GIVEN RECORDS:
○ ○ ○ ○

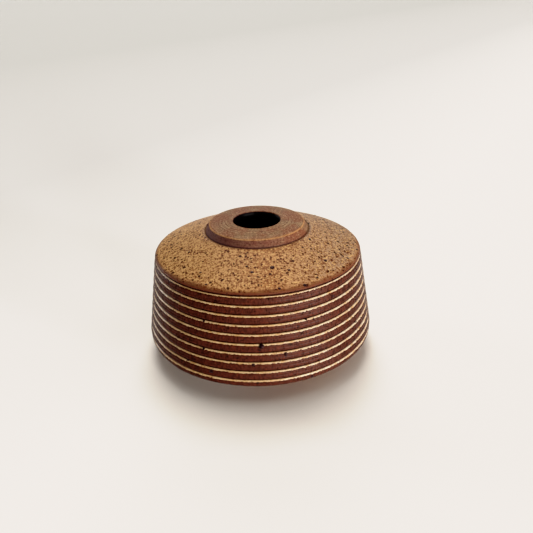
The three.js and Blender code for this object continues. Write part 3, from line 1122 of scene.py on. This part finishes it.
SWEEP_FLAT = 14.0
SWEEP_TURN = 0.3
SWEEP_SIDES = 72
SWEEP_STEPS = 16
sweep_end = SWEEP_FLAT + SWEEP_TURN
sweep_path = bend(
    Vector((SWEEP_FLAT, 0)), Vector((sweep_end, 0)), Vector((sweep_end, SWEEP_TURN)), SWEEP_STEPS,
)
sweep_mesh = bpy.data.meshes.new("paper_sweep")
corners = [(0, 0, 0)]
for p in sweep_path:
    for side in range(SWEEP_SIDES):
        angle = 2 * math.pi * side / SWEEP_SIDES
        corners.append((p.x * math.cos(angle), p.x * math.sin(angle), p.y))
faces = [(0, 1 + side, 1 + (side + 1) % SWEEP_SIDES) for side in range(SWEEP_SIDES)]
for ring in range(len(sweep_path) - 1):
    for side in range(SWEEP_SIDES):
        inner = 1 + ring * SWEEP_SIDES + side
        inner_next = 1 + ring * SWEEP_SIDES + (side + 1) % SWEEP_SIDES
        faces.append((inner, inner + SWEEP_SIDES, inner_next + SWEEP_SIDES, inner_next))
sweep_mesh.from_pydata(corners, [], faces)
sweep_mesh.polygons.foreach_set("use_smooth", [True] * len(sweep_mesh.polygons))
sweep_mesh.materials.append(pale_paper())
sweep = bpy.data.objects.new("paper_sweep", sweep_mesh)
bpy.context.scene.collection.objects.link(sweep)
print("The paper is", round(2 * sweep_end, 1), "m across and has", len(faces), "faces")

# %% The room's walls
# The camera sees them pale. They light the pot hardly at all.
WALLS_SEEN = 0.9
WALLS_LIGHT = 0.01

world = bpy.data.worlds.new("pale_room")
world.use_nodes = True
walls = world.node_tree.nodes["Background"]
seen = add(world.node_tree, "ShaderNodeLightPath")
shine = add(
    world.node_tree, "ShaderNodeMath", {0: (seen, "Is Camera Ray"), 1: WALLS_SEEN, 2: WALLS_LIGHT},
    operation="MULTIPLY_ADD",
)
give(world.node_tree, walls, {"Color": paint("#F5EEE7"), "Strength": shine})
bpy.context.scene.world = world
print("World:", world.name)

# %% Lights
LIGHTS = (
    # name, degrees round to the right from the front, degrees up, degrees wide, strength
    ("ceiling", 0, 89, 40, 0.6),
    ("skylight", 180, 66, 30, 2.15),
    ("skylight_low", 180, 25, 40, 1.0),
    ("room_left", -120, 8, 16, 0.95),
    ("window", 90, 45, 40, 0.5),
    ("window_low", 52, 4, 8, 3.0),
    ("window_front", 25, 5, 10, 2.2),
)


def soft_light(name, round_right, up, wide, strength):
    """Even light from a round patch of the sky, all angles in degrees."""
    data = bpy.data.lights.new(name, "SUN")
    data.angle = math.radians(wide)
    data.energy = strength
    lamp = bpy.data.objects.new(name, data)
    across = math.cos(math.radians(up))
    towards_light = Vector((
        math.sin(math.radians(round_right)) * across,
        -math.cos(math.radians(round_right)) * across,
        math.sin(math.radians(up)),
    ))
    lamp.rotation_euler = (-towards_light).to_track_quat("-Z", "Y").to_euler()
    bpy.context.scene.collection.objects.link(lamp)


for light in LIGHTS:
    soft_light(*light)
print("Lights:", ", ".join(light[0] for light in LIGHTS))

○ ○ ○ ○

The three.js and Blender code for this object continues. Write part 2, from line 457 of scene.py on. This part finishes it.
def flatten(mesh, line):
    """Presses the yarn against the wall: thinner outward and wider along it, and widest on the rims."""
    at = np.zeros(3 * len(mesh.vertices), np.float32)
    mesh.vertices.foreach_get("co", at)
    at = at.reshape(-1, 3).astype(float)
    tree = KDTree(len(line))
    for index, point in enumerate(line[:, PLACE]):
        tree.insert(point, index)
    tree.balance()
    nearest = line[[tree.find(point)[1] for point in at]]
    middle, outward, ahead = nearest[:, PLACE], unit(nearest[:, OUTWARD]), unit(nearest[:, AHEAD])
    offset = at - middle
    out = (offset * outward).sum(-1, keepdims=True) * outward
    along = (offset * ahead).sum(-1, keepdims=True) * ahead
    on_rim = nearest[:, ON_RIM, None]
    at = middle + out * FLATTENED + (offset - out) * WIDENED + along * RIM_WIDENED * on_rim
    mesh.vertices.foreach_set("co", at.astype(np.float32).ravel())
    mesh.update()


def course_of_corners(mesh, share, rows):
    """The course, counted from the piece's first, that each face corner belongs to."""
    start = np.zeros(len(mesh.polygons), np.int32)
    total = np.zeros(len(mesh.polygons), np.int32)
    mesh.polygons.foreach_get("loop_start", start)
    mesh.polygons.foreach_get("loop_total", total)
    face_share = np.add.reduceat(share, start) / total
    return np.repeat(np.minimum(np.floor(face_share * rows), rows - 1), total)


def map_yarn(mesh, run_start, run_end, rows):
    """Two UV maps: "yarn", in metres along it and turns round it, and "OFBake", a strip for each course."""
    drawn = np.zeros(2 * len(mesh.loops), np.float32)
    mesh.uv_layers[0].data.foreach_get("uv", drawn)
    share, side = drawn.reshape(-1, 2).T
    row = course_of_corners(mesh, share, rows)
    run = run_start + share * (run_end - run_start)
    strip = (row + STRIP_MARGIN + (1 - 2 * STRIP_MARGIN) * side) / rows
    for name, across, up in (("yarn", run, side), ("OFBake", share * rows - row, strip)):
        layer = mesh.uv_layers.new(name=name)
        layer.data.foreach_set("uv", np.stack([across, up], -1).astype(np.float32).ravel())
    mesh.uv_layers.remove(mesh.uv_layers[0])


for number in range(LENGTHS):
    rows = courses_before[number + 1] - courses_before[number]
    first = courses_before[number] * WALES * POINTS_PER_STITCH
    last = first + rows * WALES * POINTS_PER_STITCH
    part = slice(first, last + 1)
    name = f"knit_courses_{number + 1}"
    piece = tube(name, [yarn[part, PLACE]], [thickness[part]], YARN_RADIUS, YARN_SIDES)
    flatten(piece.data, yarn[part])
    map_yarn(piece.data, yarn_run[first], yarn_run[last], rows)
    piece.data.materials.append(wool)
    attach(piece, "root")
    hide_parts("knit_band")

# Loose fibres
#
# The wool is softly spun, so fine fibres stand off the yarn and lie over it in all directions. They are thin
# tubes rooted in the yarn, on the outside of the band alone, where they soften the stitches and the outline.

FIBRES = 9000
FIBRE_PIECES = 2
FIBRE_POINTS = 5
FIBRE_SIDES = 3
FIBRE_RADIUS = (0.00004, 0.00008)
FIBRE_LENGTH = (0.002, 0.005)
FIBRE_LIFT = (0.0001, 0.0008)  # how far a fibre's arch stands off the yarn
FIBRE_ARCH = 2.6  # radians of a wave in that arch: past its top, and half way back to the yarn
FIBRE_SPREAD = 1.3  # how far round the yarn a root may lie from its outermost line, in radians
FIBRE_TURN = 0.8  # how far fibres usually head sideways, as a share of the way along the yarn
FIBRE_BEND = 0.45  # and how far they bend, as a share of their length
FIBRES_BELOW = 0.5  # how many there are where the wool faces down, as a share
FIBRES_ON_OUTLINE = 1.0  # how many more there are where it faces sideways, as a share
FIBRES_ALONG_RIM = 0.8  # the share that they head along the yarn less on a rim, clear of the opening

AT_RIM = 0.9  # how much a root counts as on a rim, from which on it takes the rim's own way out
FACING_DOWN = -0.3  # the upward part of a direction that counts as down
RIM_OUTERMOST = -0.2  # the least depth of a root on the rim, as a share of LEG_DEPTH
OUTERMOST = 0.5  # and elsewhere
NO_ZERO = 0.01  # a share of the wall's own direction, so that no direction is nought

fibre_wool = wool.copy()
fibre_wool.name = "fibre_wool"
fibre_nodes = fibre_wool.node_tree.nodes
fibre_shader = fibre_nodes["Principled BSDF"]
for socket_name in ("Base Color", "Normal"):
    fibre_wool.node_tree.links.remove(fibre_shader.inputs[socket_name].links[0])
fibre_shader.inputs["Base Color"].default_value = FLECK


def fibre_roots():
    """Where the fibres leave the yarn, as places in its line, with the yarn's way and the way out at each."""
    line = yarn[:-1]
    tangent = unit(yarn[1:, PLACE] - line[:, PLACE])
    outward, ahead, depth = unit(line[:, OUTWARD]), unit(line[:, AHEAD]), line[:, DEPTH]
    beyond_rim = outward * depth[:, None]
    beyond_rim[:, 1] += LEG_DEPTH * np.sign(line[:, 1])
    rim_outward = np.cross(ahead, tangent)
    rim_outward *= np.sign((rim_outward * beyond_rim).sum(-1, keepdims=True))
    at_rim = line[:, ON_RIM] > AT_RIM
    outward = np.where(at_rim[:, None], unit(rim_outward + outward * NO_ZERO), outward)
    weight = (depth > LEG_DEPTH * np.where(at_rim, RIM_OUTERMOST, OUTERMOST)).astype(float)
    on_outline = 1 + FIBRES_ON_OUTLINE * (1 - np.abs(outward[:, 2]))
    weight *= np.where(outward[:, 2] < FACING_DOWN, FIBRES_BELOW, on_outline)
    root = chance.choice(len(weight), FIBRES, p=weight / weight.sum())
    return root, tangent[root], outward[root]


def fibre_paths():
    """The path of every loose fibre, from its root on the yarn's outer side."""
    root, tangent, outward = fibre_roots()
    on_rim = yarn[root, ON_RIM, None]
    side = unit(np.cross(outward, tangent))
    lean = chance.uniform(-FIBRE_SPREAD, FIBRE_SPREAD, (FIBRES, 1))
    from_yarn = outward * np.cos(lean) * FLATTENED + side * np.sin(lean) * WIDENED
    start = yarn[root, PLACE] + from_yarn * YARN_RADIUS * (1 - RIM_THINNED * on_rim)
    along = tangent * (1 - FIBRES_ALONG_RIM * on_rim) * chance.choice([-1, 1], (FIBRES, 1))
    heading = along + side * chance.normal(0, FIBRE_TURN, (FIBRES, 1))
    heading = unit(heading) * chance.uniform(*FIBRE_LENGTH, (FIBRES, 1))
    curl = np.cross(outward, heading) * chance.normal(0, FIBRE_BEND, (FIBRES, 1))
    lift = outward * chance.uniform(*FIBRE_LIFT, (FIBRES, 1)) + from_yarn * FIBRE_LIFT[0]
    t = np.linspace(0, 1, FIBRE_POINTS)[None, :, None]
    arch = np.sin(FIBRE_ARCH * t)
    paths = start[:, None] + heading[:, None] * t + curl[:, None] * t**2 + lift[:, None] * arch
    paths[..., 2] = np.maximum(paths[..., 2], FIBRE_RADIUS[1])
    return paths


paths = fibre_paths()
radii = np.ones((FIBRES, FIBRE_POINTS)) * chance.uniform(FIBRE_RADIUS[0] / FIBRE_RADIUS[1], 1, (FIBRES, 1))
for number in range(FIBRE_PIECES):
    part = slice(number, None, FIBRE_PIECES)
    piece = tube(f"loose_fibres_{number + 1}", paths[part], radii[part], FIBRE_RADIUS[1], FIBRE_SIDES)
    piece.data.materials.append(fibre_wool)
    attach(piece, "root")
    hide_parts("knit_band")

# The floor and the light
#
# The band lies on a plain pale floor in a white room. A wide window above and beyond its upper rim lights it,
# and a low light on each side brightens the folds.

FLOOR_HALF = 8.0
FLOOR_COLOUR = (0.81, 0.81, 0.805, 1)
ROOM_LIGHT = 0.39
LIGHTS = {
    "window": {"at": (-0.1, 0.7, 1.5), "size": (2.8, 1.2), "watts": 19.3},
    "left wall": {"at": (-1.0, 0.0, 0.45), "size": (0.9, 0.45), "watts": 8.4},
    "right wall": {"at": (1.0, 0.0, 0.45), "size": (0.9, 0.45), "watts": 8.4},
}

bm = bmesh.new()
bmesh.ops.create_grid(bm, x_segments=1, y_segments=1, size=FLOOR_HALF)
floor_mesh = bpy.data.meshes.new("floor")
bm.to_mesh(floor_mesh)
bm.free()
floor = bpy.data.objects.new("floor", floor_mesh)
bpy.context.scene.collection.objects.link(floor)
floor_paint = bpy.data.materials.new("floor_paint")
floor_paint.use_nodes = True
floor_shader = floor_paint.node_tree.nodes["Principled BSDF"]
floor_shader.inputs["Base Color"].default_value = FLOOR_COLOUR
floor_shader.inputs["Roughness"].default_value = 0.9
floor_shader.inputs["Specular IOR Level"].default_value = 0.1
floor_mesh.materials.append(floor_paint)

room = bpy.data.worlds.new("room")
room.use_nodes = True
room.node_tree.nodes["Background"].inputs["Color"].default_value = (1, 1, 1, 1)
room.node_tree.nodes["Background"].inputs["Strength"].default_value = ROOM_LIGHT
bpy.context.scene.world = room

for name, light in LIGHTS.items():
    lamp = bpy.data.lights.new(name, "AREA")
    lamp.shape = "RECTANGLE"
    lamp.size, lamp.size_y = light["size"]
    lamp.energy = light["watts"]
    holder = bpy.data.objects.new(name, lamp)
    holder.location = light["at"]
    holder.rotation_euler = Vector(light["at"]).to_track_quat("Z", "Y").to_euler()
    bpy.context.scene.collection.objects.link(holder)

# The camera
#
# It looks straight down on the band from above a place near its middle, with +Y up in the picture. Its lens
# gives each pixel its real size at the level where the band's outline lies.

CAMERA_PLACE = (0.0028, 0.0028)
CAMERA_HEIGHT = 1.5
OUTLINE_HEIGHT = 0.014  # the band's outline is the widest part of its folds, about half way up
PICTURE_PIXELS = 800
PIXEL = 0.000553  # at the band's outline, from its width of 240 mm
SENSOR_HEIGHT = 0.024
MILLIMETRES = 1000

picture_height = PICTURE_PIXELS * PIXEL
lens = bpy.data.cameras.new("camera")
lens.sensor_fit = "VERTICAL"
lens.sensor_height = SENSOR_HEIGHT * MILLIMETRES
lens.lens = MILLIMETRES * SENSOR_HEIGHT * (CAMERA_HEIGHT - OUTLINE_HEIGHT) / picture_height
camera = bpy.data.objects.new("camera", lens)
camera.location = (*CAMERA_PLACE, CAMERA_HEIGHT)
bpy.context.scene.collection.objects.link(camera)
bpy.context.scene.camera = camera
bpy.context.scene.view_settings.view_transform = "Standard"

○ ○ ○ ○

GIVEN TASK:
What is the number of lines that contain "code"? Reply with that number alone.

EXERCISE RESPONSE:
2